Allow me to reiterate the value of the technical trading tools. As I posted in my last article this morning regarding Panera, the price dipped below the 10-day moving average, the MACD went negative and the slow stochastic (14/5) went negative, giving us a clear “get out now” signal. I still believe there was profit taking in the works, as I actually got out a couple days before in anticipation (using a slight faster and thus more conservative use of the tools). But, sensing a drop, I posted the article suggesting that you get out and wait. If it wasn’t profit taking, perhaps something else was in the works.

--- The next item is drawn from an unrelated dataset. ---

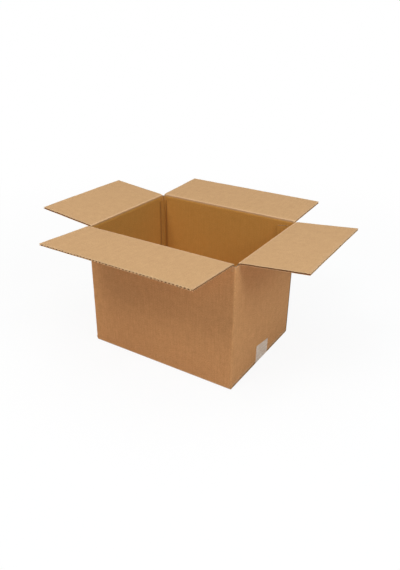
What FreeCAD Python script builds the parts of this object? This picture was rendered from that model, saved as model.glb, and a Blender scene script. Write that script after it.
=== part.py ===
import FreeCAD, Part
import math
import os

# Open slotted carton, folded from one sheet of single-wall corrugated board.
# Millimetres. The origin is the centre of the base, X runs along the long walls,
# the front is at -Y and Z is up. Top flaps stand open, bottom flaps are taped shut.

# Inside of the closed carton
inside_length = 300.0
inside_width = 230.0
inside_height = 226.4

# Board: two liners with a fluted medium between them
board = 3.0
liner = 0.3
medium = 0.3
flute_pitch = 6.5
flute_flank_angle = 50.0
crest_steps = 4
edge_margin = 1.2

# Folds
fold_inner_radius = 0.4
stack_gap = 0.2
crease_gap = 0.2
crushed_at_crease = 7.0
score_depth = 0.4
score_width_end_wall = 12.0
score_width_long_wall = 6.0

# Top flaps: how far each side edge stands in from the carton's outer corner
seam_gap = 0.6
front_flap_inset_left = 1.0
front_flap_inset_right = 5.0
back_flap_inset_left = 4.0
back_flap_inset_right = 2.4
left_flap_inset_front = 6.4
left_flap_inset_back = 6.2
right_flap_inset_front = 9.5
right_flap_inset_back = 3.6
slot_drop = 1.0
long_flap_lift_angle = 3.0
end_flap_lift_angle = 7.0

# Bottom flaps
bottom_inset_long = 4.0
bottom_inset_end = 6.5
bottom_slot_rise = 1.2

# Glued joint: a tab on the right wall lies inside the back wall
tab_width = 33.0
tab_taper = 5.0
tab_drop = 1.5
joint_setback = 1.0

# Tape over the bottom seam and up both end walls
tape_width = 48.0
tape_thickness = 0.1
tape_front_height = 40.0
tape_back_height = 33.0
tape_turn_radius = 3.0

# Sizes that follow from the ones above
half_length = inside_length / 2 + board
half_width = inside_width / 2 + board
fold_outer_radius = fold_inner_radius + board
floor_height = 2 * board + stack_gap
end_crease = floor_height + inside_height + board
long_crease = end_crease + board + stack_gap
flap_depth = half_width - seam_gap / 2
slot_floor = end_crease - slot_drop
slot_bottom = board + stack_gap + bottom_slot_rise
wall_middle = end_crease / 2
joint_bend = board + fold_outer_radius


def along_x(across, height, x):
    """Point of a section that is drawn square to X."""
    return FreeCAD.Vector(x, across, height)


def along_y(across, height, y):
    """Point of a section that is drawn square to Y."""
    return FreeCAD.Vector(across, y, height)


def along_z(across, depth, z):
    """Point of a section that is drawn square to Z."""
    return FreeCAD.Vector(across, depth, z)


def prism(corners, plane, start, end):
    """Solid of a straight-sided outline, from one place to another along its axis."""
    points = [plane(a, b, start) for a, b in corners]
    outline = Part.makePolygon(points + points[:1])
    return Part.Face(outline).extrude(plane(0, 0, end) - plane(0, 0, start))


def rounded_path(corners, radius, plane, place):
    """Edges through the corners, with a tangent arc at each one that is not an end."""
    edges = []
    here = FreeCAD.Vector(*corners[0], 0)
    for before, corner, after in zip(corners, corners[1:], corners[2:]):
        corner = FreeCAD.Vector(*corner, 0)
        arriving = (corner - FreeCAD.Vector(*before, 0)).normalize()
        leaving = (FreeCAD.Vector(*after, 0) - corner).normalize()
        first = corner - arriving * radius
        last = corner + leaving * radius
        centre = first + leaving * radius
        middle = centre + (corner - centre).normalize() * radius
        edges.append(Part.LineSegment(plane(here.x, here.y, place), plane(first.x, first.y, place)))
        arc_points = [plane(point.x, point.y, place) for point in (first, middle, last)]
        edges.append(Part.Arc(*arc_points))
        here = last
    edges.append(Part.LineSegment(plane(here.x, here.y, place), plane(*corners[-1], place)))
    return edges


def other_face(outside, thickness):
    """The same path on the other face of a sheet, which lies to the left of it."""
    steps = []
    for (a, b), (c, d) in zip(outside, outside[1:]):
        run = FreeCAD.Vector(c - a, d - b, 0).normalize()
        steps.append(FreeCAD.Vector(-run.y, run.x, 0) * thickness)
    folds = [before + after for before, after in zip(steps, steps[1:])]
    moves = steps[:1] + folds + steps[-1:]
    return [(a + move.x, b + move.y) for (a, b), move in zip(outside, moves)]


def folded_sheet(outside, thickness, inner_radius, plane, start, end):
    """Sheet that follows the outside points and folds square to the left at each one."""
    inside = other_face(outside, thickness)
    outer_edges = rounded_path(outside, inner_radius + thickness, plane, start)
    inner_edges = rounded_path(inside, inner_radius, plane, start)
    ends = [Part.LineSegment(plane(*outside[i], start), plane(*inside[i], start)) for i in (0, -1)]
    shapes = [edge.toShape() for edge in outer_edges + inner_edges + ends]
    outline = Part.Wire(Part.__sortEdges__(shapes))
    return Part.Face(outline).extrude(plane(0, 0, end) - plane(0, 0, start))


class Side:
    """One wall of the carton, drawn as if it were the front one and then turned about Z."""

    def __init__(self, turn, reach, half_span, crease, insets, bends, lift, base_height, base_inset):
        self.turn = turn
        self.reach = reach
        self.crease = crease
        self.lift = lift
        self.first = -half_span + insets[0]
        self.last = half_span - insets[1]
        self.lip_first = max(self.first, -half_span + bends[0])
        self.lip_last = min(self.last, half_span - bends[1])
        self.base_height = base_height
        self.base_half_span = half_span - base_inset

    def placed(self, shape):
        shape.rotate(FreeCAD.Vector(0, 0, 0), FreeCAD.Vector(0, 0, 1), self.turn)
        return shape

    def lip(self):
        """Top of the wall, from the slots up to the crease, mitred to meet its closed flap."""
        corners = [
            (-self.reach, wall_middle),
            (-self.reach, self.crease),
            (-self.reach + board, self.crease - board),
            (-self.reach + board, wall_middle),
        ]
        return self.placed(prism(corners, along_x, self.lip_first, self.lip_last))

    def flap_room(self):
        """What the wall gives up to the mitred root of its closed flap."""
        corners = [
            (-self.reach, self.crease),
            (-self.reach + board, self.crease - board),
            (-self.reach + board, self.crease + board),
            (-self.reach, self.crease + board),
        ]
        first = self.first - stack_gap
        return self.placed(prism(corners, along_x, first, self.last + stack_gap))

    def base_flap(self):
        """Foot of the wall and the bottom flap that folds in from it."""
        path = [
            (-self.reach, wall_middle),
            (-self.reach, self.base_height),
            (-self.reach + flap_depth, self.base_height),
        ]
        span = self.base_half_span
        return self.placed(folded_sheet(path, board, fold_inner_radius, along_x, -span, span))

    def top_flap(self):
        """Flap of fluted board, hinged on the wall's outer face at the crease."""
        foot = crease_gap + crushed_at_crease
        corners = [
            (-crease_gap, 0),
            (-foot, 0),
            (-foot, board),
            (-crease_gap - board, board),
        ]
        crushed = prism(corners, along_x, self.first, self.last)
        fluted = fluted_board(self.first, self.last, -foot, -flap_depth)
        flap = crushed.fuse(fluted).removeSplitter()
        flap.rotate(FreeCAD.Vector(0, 0, 0), FreeCAD.Vector(1, 0, 0), -self.lift)
        flap.translate(FreeCAD.Vector(0, -self.reach, self.crease))
        return self.placed(flap)


def flute_channel(centre, pointing_up, place):
    """Outline of one air channel: a liner, two flanks of the medium and a round crest."""
    flank = math.radians(flute_flank_angle)
    wave_height = board - 2 * liner - medium
    crest = flute_pitch / 2 * math.sin(flank) - wave_height * math.cos(flank)
    crest = crest / (2 * (1 - math.cos(flank))) - medium / 2
    turns = [flank * (2 * step / crest_steps - 1) for step in range(crest_steps + 1)]
    low = liner + medium
    high = board - liner
    outline = [(crest * math.sin(turn), low + crest * (1 - math.cos(turn))) for turn in turns]
    shoulder, shoulder_height = outline[-1]
    half_base = shoulder + (high - shoulder_height) / math.tan(flank)
    outline += [(half_base, high), (-half_base, high)]
    points = []
    for across, height in outline:
        height = board - height if pointing_up else height
        points.append(along_y(centre + across, height, place))
    return Part.makePolygon(points + points[:1])


def fluted_board(first, last, start, end):
    """Board between two places along Y, with the channels of the flutes right through."""
    outline = Part.makePolygon([
        along_y(first, 0, start),
        along_y(last, 0, start),
        along_y(last, board, start),
        along_y(first, board, start),
        along_y(first, 0, start),
    ])
    flutes = int((last - first - 2 * edge_margin) / flute_pitch)
    middle = (first + last) / 2
    channels = []
    for index in range(2 * flutes - 1):
        centre = middle + (index - flutes + 1) * flute_pitch / 2
        channels.append(flute_channel(centre, index % 2 == 1, start))
    section = Part.makeFace([outline] + channels, "Part::FaceMakerCheese")
    return section.extrude(FreeCAD.Vector(0, end - start, 0))


def wall_band():
    """The four walls between the slots, and the glued tab inside the back wall."""
    joint_start = half_width - joint_bend
    plan = [
        (half_length - joint_setback, half_width),
        (-half_length, half_width),
        (-half_length, -half_width),
        (half_length, -half_width),
        (half_length, joint_start),
    ]
    walls = folded_sheet(plan, board, fold_inner_radius, along_z, slot_bottom, slot_floor)
    tab_end = half_length - board - tab_width
    tab_plan = [
        (half_length, joint_start - board),
        (half_length, half_width - board),
        (tab_end, half_width - board),
    ]
    tab = folded_sheet(tab_plan, board, fold_inner_radius, along_z, slot_bottom, slot_floor)
    low = floor_height + tab_drop
    high = end_crease - board - tab_drop
    fold = half_length - board
    tab_outline = [
        (half_length, low),
        (half_length, high),
        (fold, high),
        (tab_end, high - tab_taper),
        (tab_end, low + tab_taper),
        (fold, low),
    ]
    tab = tab.common(prism(tab_outline, along_y, -half_width, half_width))
    return walls.fuse(tab)


def score_band(corner, along, across, width):
    """Shallow band that the scoring tool pressed inside, from an upright fold along a wall."""
    x = corner[0] + along[0] * fold_inner_radius
    y = corner[1] + along[1] * fold_inner_radius
    far = (x + along[0] * width, y + along[1] * width)
    depth = (across[0] * score_depth, across[1] * score_depth)
    outline = [
        (x, y),
        (x + depth[0], y + depth[1]),
        (far[0] + depth[0], far[1] + depth[1]),
        far,
    ]
    return prism(outline, along_z, floor_height, long_crease)


def score_bands():
    """Bands beside the three plain upright folds, and on the right wall beside the tab."""
    inner_x = half_length - board
    inner_y = half_width - board
    joint_corner = (inner_x, inner_y - board)
    bands = [score_band(joint_corner, (0, -1), (1, 0), score_width_end_wall)]
    for x, y in ((-1, -1), (1, -1), (-1, 1)):
        corner = (x * inner_x, y * inner_y)
        bands.append(score_band(corner, (0, -y), (x, 0), score_width_end_wall))
        bands.append(score_band(corner, (-x, 0), (0, y), score_width_long_wall))
    return bands


def sealing_tape():
    """One strip under the seam that turns up both end walls, torn off at a slant."""
    reach = half_length + tape_thickness
    top = max(tape_front_height, tape_back_height)
    path = [(-reach, top), (-reach, 0), (reach, 0), (reach, top)]
    half = tape_width / 2
    strip = folded_sheet(path, tape_thickness, tape_turn_radius, along_y, -half, half)
    slant = [
        (-half, tape_front_height),
        (half, tape_back_height),
        (half, top + tape_width),
        (-half, top + tape_width),
    ]
    return strip.cut(prism(slant, along_x, -reach - board, reach + board))


def long_side(turn, insets, bends):
    """Front or back wall with its flaps."""
    lift = long_flap_lift_angle
    return Side(turn, half_width, half_length, long_crease, insets, bends, lift, 0.0, bottom_inset_long)


def end_side(turn, insets, bends):
    """Left or right wall with its flaps, whose bottom one lies inside the long ones."""
    lift = end_flap_lift_angle
    base = board + stack_gap
    return Side(turn, half_length, half_width, end_crease, insets, bends, lift, base, bottom_inset_end)


plain_bends = (fold_outer_radius, fold_outer_radius)
sides = {
    "front_flap": long_side(0, (front_flap_inset_left, front_flap_inset_right), plain_bends),
    "right_flap": end_side(
        90, (right_flap_inset_front, right_flap_inset_back), (fold_outer_radius, joint_bend)
    ),
    "back_flap": long_side(
        180, (back_flap_inset_right, back_flap_inset_left), (joint_setback, fold_outer_radius)
    ),
    "left_flap": end_side(270, (left_flap_inset_back, left_flap_inset_front), plain_bends),
}

tape = sealing_tape()
carton = wall_band()
for side in sides.values():
    carton = carton.fuse([side.lip(), side.base_flap()])
rooms = [side.flap_room() for side in sides.values()]
carton = carton.cut(rooms + score_bands() + [tape]).removeSplitter()

nodes = {"carton_body": carton, "sealing_tape": tape}
for name, side in sides.items():
    nodes[name] = side.top_flap()

os.makedirs("parts", exist_ok=True)
for name, shape in nodes.items():
    solid = shape.Solids[0]
    solid.exportStep("parts/" + name + ".step")
    print(name, solid.isValid(), len(shape.Solids), "solid", len(solid.Faces), "faces")
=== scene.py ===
import math
from collections import namedtuple

import bmesh
import bpy
import numpy as np
from mathutils import Matrix, Vector, noise


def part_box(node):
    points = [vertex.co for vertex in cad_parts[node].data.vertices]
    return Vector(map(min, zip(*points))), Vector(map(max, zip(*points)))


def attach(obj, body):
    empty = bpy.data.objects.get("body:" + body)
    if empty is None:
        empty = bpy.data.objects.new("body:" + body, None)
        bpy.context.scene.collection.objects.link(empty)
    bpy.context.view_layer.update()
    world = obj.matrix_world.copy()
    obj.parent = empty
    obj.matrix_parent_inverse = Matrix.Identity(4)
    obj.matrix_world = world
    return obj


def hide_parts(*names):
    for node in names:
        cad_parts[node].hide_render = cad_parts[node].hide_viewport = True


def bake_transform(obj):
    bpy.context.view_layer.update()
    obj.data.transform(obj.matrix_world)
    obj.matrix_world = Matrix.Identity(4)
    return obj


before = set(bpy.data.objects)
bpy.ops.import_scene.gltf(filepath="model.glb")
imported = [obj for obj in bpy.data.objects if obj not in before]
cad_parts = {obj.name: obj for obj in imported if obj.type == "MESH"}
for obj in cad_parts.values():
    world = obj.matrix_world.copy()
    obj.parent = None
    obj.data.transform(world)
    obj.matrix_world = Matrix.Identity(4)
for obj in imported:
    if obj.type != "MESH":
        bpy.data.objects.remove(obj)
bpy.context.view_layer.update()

# An open cardboard box, dressed over the solids of the frame. Sizes are in millimetres.
MM = 0.001

# The board.
BOARD = 3.0
LINER = 0.32
MEDIUM = 0.3
FLUTE = 6.5
FLUTE_START = 1.1
FLUTE_STEEPNESS = 2.1
FLUTE_UPPER_SHARE = 0.2

# The walls.
HALF_LENGTH = 153.0
HALF_WIDTH = 118.0
CARTON_HEIGHT = 236.0
CORNER = 3.4
CORNER_STEPS = 8
WALL_STEP = 4.2
WALL_ROWS = 49
BOW = {"front": 0.9, "back": 0.6, "left": -0.6, "right": 0.5}
RIPPLE = 0.5
CORNER_WAVER = 0.16
SLOT_FLOOR = 236.3
SLOT_FOOT = 4.4
JOIN_TOP = 227.0
JOIN_FOOT = 10.0

# The glued tab, inside the back wall's right end.
TAB_FACE = HALF_WIDTH - BOARD
TAB_START = 117.0
TAB_FOOT = 7.7
TAB_HEAD = 231.1
TAB_FOLD = HALF_LENGTH - BOARD
TAB_TAPER = 5.0
TAPER_LOW_END = 60.0
TAPER_HIGH_END = 180.0
TAB_COLUMNS = 12
BACK_WALL_END = 152.0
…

Then I began, as I always do when I have cash sitting in my account, looking at my watch list. Note: these are not to be construed as picks or suggestions, these are simply a small sample of the stocks I’m tracking and researching right now. Look what happened to the stocks on the list:
My first thought was, “yippee, maybe it’ll soon be time to get back into Guitar Center or MasterCard.” Then I started seeing a pattern emerge. As the day went on, all of my watch list stocks had dropped. A lot. Plummeted is a more accurate word.
It turned into a market-wide sell-off that has wiped out the gains of the entire year. But I’ve got no worries. Why? Because as the panicky investors move their money into the bond market, we’ll be given a feast of value opportunities in the coming month. And, oh yeah, the tools told me to get out and so I made a small profit instead of taking a beating today.